WHAT TO PRODUCE ->
Write out, word for word, the first line of the data below and every line after it through the one containing "--- driving dimensions".

SOURCE DATA ->
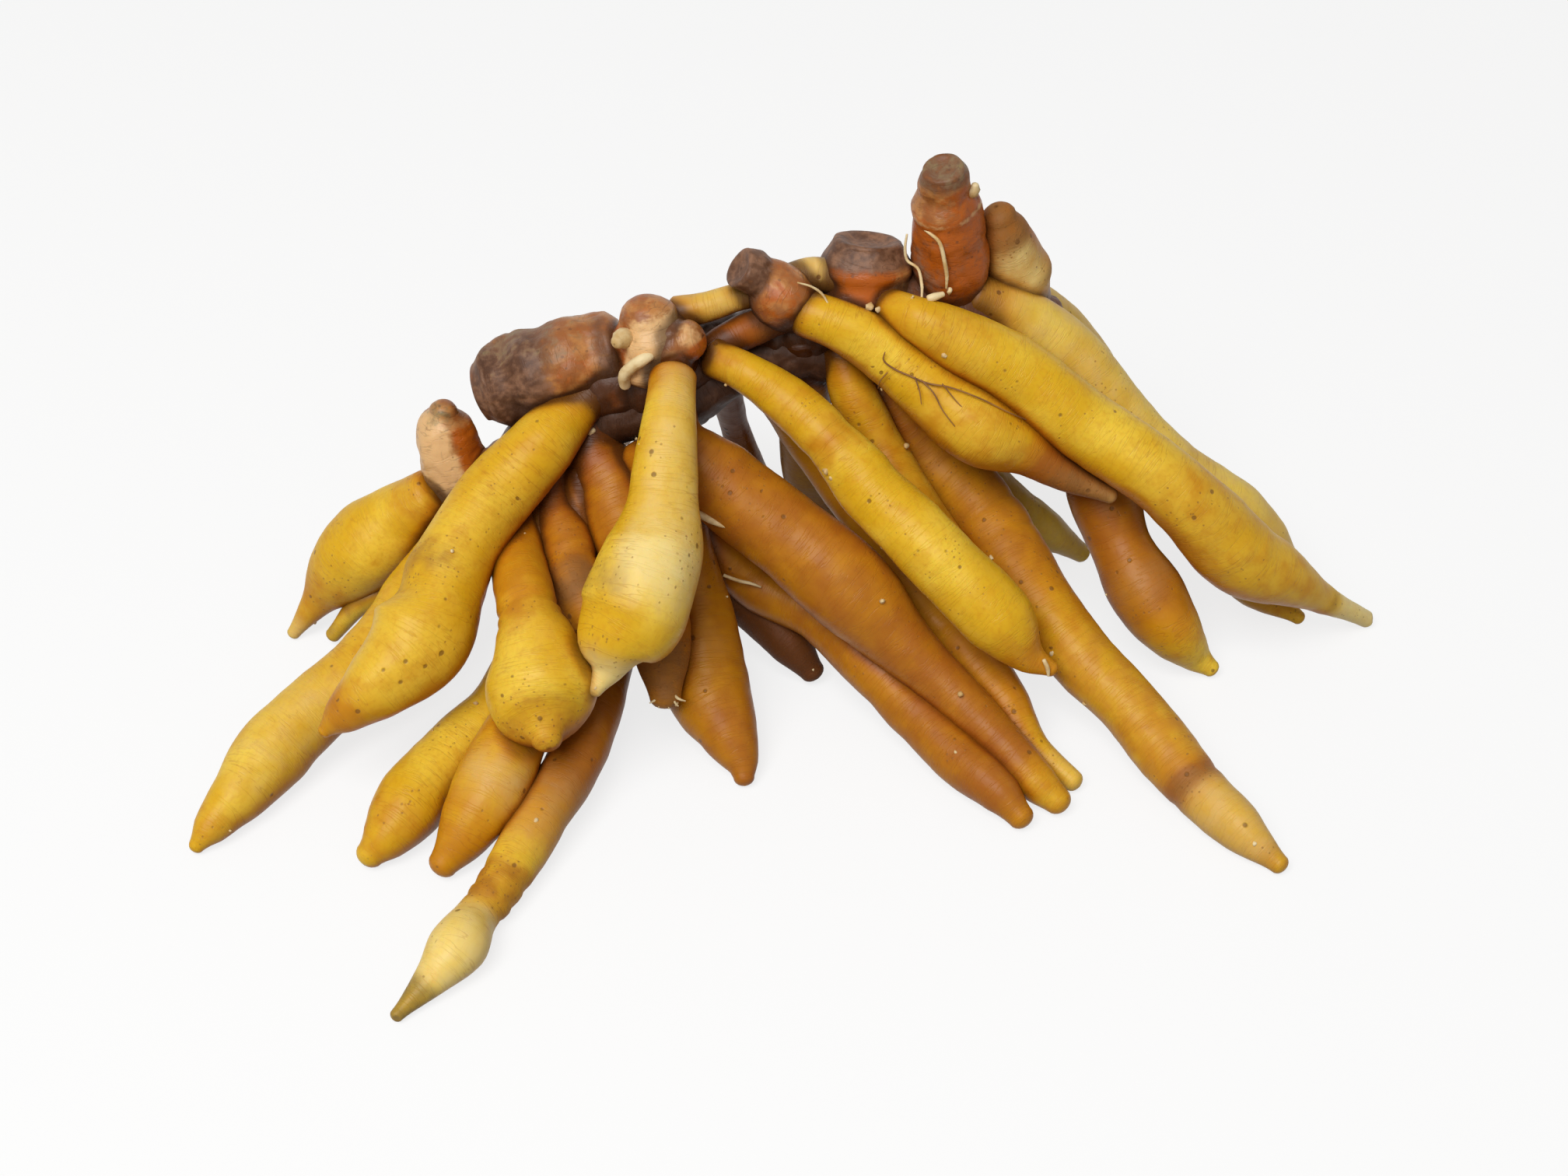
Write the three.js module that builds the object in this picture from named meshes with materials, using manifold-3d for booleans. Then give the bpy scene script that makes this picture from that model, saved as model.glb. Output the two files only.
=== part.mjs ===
// Fingerroot rhizome: one clump of finger-like storage roots hanging from a short, knobbly crown.
// Millimetres, +Z up. The origin is on the surface that the clump rests on, under the middle of its
// outline.

import * as THREE from 'three';
import { mergeVertices } from 'three/addons/utils/BufferGeometryUtils.js';
import Module from 'manifold-3d';

// --- driving dimensions --------------------------------------------------------------------------

const SIDES = { thick: 10, thin: 8 }; // flats round a limb
const THICK_FROM = 4.4; // widest radius from which a limb counts as thick
const RING_STEP = 6.5; // about one ring to this length of limb, and never fewer rings than stations
const ROUND_TIP = 0.8; // length of a rounded tip, as a share of its radius
const CUT_TIP = 0.1; // the same for a scarred, nearly flat end
const REST_HEIGHT = 0; // the clump rests on this level
const TRIM = { width: 240, depth: 60 }; // block that trims the fingers flush with the rest level
const WELD = 1e-4; // points closer than this are one point

const SKIN = { color: '#d9a441', roughness: 0.55, metalness: 0.0 };

// --- limbs ---------------------------------------------------------------------------------------
// A limb is a run of stations [x, y, z, radius], from where it leaves the crown to its free end.

// The rhizome proper: a bent ridge with a lower edge, a side branch to the left, and three bare
// links between neighbouring heads.
const CROWN = {
  ridge: [
    [-44.5, 20, 41, 5], [-34.5, 20, 43, 6], [-22.5, 20, 44.5, 6], [-11.5, 26, 47, 3.9],
    [1.5, 27.5, 47.5, 5], [17.5, 29, 49.5, 7], [29.5, 32, 47, 6], [35.5, 34, 45, 3],
  ],
  lower_ridge: [
    [-40, 20, 36, 4.5], [-30, 19, 38, 5.2], [-20.5, 19.6, 39.9, 5.2], [-15.8, 21.3, 41.2, 4.6],
    [-9, 24.5, 44, 3.4], [2, 27, 43, 4.5], [14, 30, 43, 5], [24, 32, 43, 4],
  ],
  left_branch: [[-38.5, 20, 40, 4], [-44, 17.2, 31.2, 4.2], [-52, 15.6, 24.2, 4.3]],
  link_near: [[-21, 22.5, 52.8, 2.4], [-16, 22.5, 53.9, 2.2], [-11, 24, 54.7, 2.1], [-6, 25.5, 54.9, 2.4]],
  link_far: [[-4.5, 25.5, 56.2, 2.4], [-0.5, 26.8, 56.7, 2.5], [4, 27, 56, 2.6]],
  link_under: [[-3.5, 24.5, 51, 2], [-8.5, 22.6, 50.6, 2.6], [-13, 21, 49.2, 2.5], [-16.5, 20, 47.6, 1.9]],
};

// Buds and stem stubs that stand on the crown.
const ROUND_HEADS = {
  side_bud: [
    [-52.5, 16, 23, 3.5], [-53.9, 17.5, 27.9, 4.7], [-55, 18.5, 32.7, 4.6], [-55.3, 19, 36.2, 3.6],
    [-55.2, 19, 38, 2],
  ],
  knob: [[-23.6, 16.9, 45.2, 5.6], [-23.6, 17.6, 49.2, 6], [-24, 18, 52.4, 5.6], [-24.2, 18.3, 54.6, 4.3]],
  knob_side: [[-22.5, 18.5, 49, 4.5], [-19.8, 16.2, 51.6, 4.4], [-18.2, 15.8, 52.4, 3.1]],
  far_bud: [
    [31.5, 34.5, 46, 4.8], [29.9, 33.4, 53, 5.1], [28.4, 32.3, 58.6, 4.6], [27.4, 31.4, 62.2, 3.5],
    [26.9, 31.2, 63.8, 2.5],
  ],
};
const CUT_HEADS = {
  lying_stub: [
    [-27.5, 20.5, 48, 5.8], [-35.3, 20, 46, 6.6], [-42, 20, 43.6, 7], [-46.3, 20.2, 41.6, 6.4],
    [-49, 20.2, 40.7, 4.6],
  ],
  small_stub: [[-1.5, 25.5, 51, 4.2], [-5, 24, 55.4, 4.9], [-8, 23.5, 58.3, 3.9], [-10.7, 22.8, 60.3, 3.2]],
  wide_stub: [[8.5, 29.5, 49, 5.5], [7.5, 28.8, 53.4, 6.9], [7.4, 29.5, 57.2, 6.8], [7.6, 30.3, 60.1, 5.2]],
  tall_bud: [
    [19.5, 29.5, 50, 5.4], [19.7, 28.5, 58, 5.5], [19.3, 28.5, 64, 5.4], [18.5, 28, 69.6, 4.4],
    [18, 26.9, 73.4, 3.4], [17.8, 26.6, 74.4, 3],
  ],
};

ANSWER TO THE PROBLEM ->
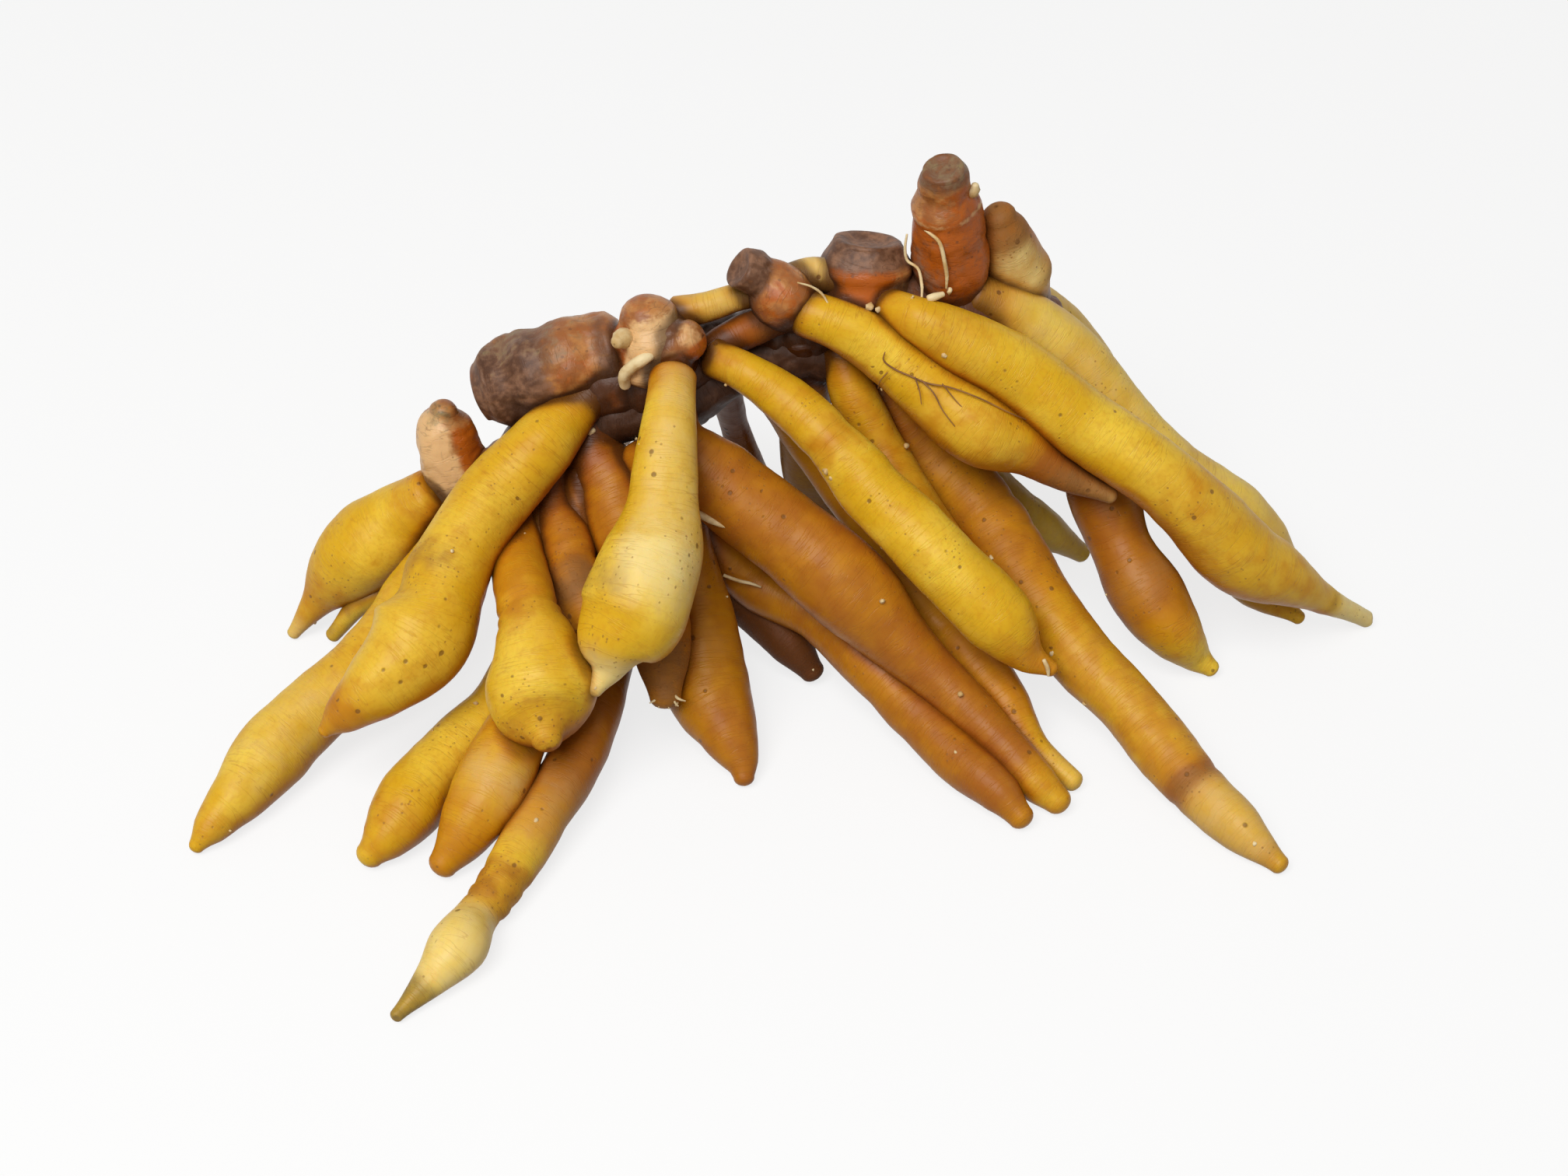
Write the three.js module that builds the object in this picture from named meshes with materials, using manifold-3d for booleans. Then give the bpy scene script that makes this picture from that model, saved as model.glb. Output the two files only.
=== part.mjs ===
// Fingerroot rhizome: one clump of finger-like storage roots hanging from a short, knobbly crown.
// Millimetres, +Z up. The origin is on the surface that the clump rests on, under the middle of its
// outline.

import * as THREE from 'three';
import { mergeVertices } from 'three/addons/utils/BufferGeometryUtils.js';
import Module from 'manifold-3d';

// --- driving dimensions --------------------------------------------------------------------------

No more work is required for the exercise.